The court’s 6-3 ruling blocks a company whose goals were to upend long-standing models for how broadcast programming is delivered to consumers. The service, which appealed to cord cutters seeking Internet-based alternatives to cable TV, allowed subscribers paying as little as $8 a month to watch and record their local over-the-air broadcasts from an array of electronic devices.

Since setting out on my own in 2001, I have never paid (and will never pay) for a cable subscription. Not because I’m one of those “KILL YOUR TV, MAN!” iconoclasts (there’s a lot of fantastic television out there), but because I just never saw the need to fork over $100-plus per month for a bloated bouquet of programing that could just as easily be found either through old-fashioned rabbit ears or new-fashioned streaming services like Netflix or Hulu. To that end, I am Aereo’s prime target consumer. I would have gladly spent $8 per month (was waiting for the option to do so, in fact) for quality local programming that not only allowed me to bypass the tedium of hauling out my shitty digital antenna every time I wanted to catch an Eagles game, but also gave me the option of pre-recording shows and watching them on wireless devices like my phone and iPad at my leisure.

This ruling comes as a great disappointment. Because of antiquated FCC verbiage and an unrelenting desire for cable companies to maintain their gross monopolies, it looks like I’ll just have to continue pirating.

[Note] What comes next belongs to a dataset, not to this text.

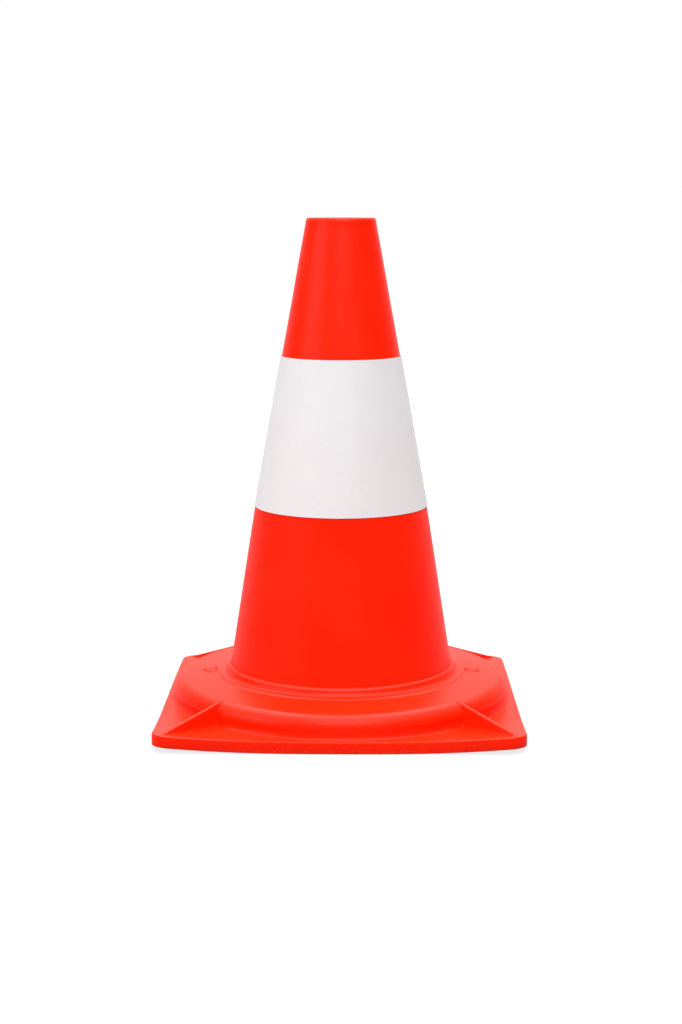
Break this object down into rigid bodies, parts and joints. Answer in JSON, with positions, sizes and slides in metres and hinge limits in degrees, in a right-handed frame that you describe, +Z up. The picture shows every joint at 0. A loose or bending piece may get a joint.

Way to go guys. Yet another example of technology being decades ahead of bloated and antiquated bureaucracies.

In closing, here is the unabridged email message sent out today by Aereo CEO and founder, Chet Kanojia, who’s probably feeling pretty much awful right now. I urge you to read it, whether you’re a cable subscriber or not:

“Today’s decision by the United States Supreme Court is a massive setback for the American consumer. We’ve said all along that we worked diligently to create a technology that complies with the law, but today’s decision clearly states that how the technology works does not matter. This sends a chilling message to the technology industry.  It is troubling that the Court states in its decision that, ‘to the extent commercial actors or other interested entities may be concerned with the relationship between the development and use of such technologies and the Copyright Act, they are of course free to seek action from Congress.’ (Majority, page 17) That begs the question: Are we moving towards a permission-based system for technology innovation?”

“Consumer access to free-to-air broadcast television is an essential part of our country’s fabric. Using an antenna to access free-to-air broadcast television is still meaningful for more than 60 million Americans across the United States.  And when new technology enables consumers to use a smarter, easier to use antenna, consumers and the marketplace win. Free-to-air broadcast television should not be available only to those who can afford to pay for the cable or satellite bundle.”

“Justice Scalia’s dissent gets it right. He calls out the majority’s opinion as ‘built on the shakiest of foundations.’ (Dissent, page 7)  Justice Scalia goes on to say that ‘The Court vows that its ruling will not affect cloud-storage providers and cable television systems, see ante, at 16-17, but it cannot deliver on that promise given the imprecision of its results-driven rule.’ (Dissent, page 11)

“We are disappointed in the outcome, but our work is not done.  We will continue to fight for our consumers and fight to create innovative technologies that have a meaningful and positive impact on our world.”